* Dataset section *
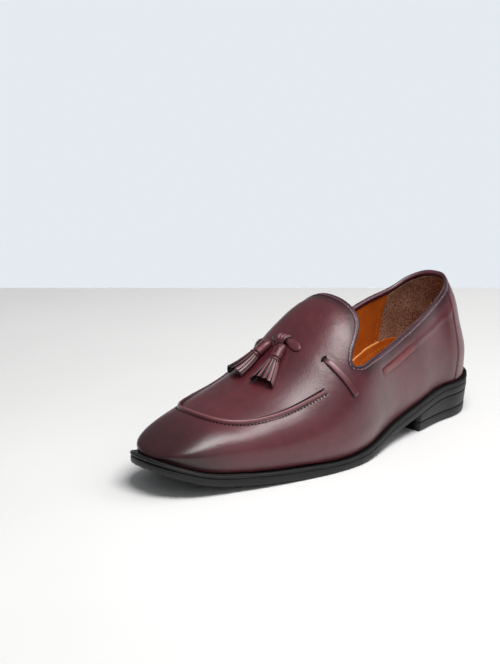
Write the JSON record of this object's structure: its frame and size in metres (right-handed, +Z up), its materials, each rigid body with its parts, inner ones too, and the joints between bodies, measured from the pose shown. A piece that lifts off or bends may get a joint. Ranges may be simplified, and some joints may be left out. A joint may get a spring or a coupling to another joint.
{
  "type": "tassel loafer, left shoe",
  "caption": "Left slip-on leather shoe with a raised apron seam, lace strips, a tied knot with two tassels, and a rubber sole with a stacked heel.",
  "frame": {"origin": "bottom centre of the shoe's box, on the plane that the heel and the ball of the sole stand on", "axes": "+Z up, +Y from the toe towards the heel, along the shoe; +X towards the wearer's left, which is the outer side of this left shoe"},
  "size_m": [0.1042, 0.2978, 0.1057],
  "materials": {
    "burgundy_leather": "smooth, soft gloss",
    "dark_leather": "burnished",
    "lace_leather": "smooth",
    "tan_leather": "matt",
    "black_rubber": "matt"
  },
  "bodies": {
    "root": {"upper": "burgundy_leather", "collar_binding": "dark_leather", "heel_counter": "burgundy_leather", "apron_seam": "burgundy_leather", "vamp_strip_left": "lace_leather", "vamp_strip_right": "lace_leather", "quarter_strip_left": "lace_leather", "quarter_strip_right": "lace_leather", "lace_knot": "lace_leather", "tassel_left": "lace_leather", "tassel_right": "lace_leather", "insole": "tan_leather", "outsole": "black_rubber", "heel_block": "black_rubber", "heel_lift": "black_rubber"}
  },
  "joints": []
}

* Work to complete *
Take the data above and return it exactly.

* Expected output *
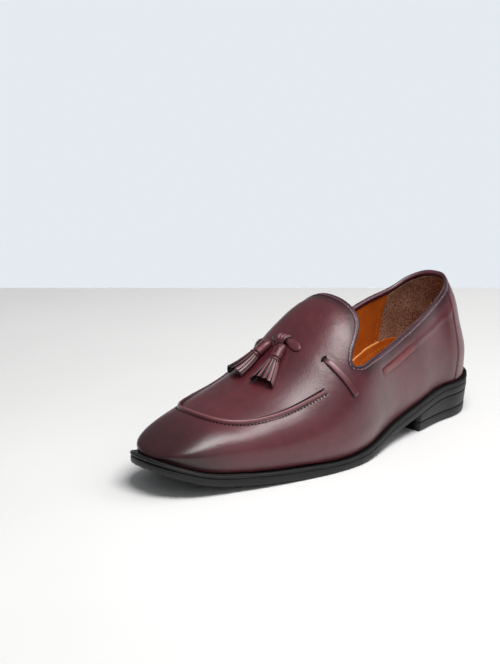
Write the JSON record of this object's structure: its frame and size in metres (right-handed, +Z up), its materials, each rigid body with its parts, inner ones too, and the joints between bodies, measured from the pose shown. A piece that lifts off or bends may get a joint. Ranges may be simplified, and some joints may be left out. A joint may get a spring or a coupling to another joint.
{
  "type": "tassel loafer, left shoe",
  "caption": "Left slip-on leather shoe with a raised apron seam, lace strips, a tied knot with two tassels, and a rubber sole with a stacked heel.",
  "frame": {"origin": "bottom centre of the shoe's box, on the plane that the heel and the ball of the sole stand on", "axes": "+Z up, +Y from the toe towards the heel, along the shoe; +X towards the wearer's left, which is the outer side of this left shoe"},
  "size_m": [0.1042, 0.2978, 0.1057],
  "materials": {
    "burgundy_leather": "smooth, soft gloss",
    "dark_leather": "burnished",
    "lace_leather": "smooth",
    "tan_leather": "matt",
    "black_rubber": "matt"
  },
  "bodies": {
    "root": {"upper": "burgundy_leather", "collar_binding": "dark_leather", "heel_counter": "burgundy_leather", "apron_seam": "burgundy_leather", "vamp_strip_left": "lace_leather", "vamp_strip_right": "lace_leather", "quarter_strip_left": "lace_leather", "quarter_strip_right": "lace_leather", "lace_knot": "lace_leather", "tassel_left": "lace_leather", "tassel_right": "lace_leather", "insole": "tan_leather", "outsole": "black_rubber", "heel_block": "black_rubber", "heel_lift": "black_rubber"}
  },
  "joints": []
}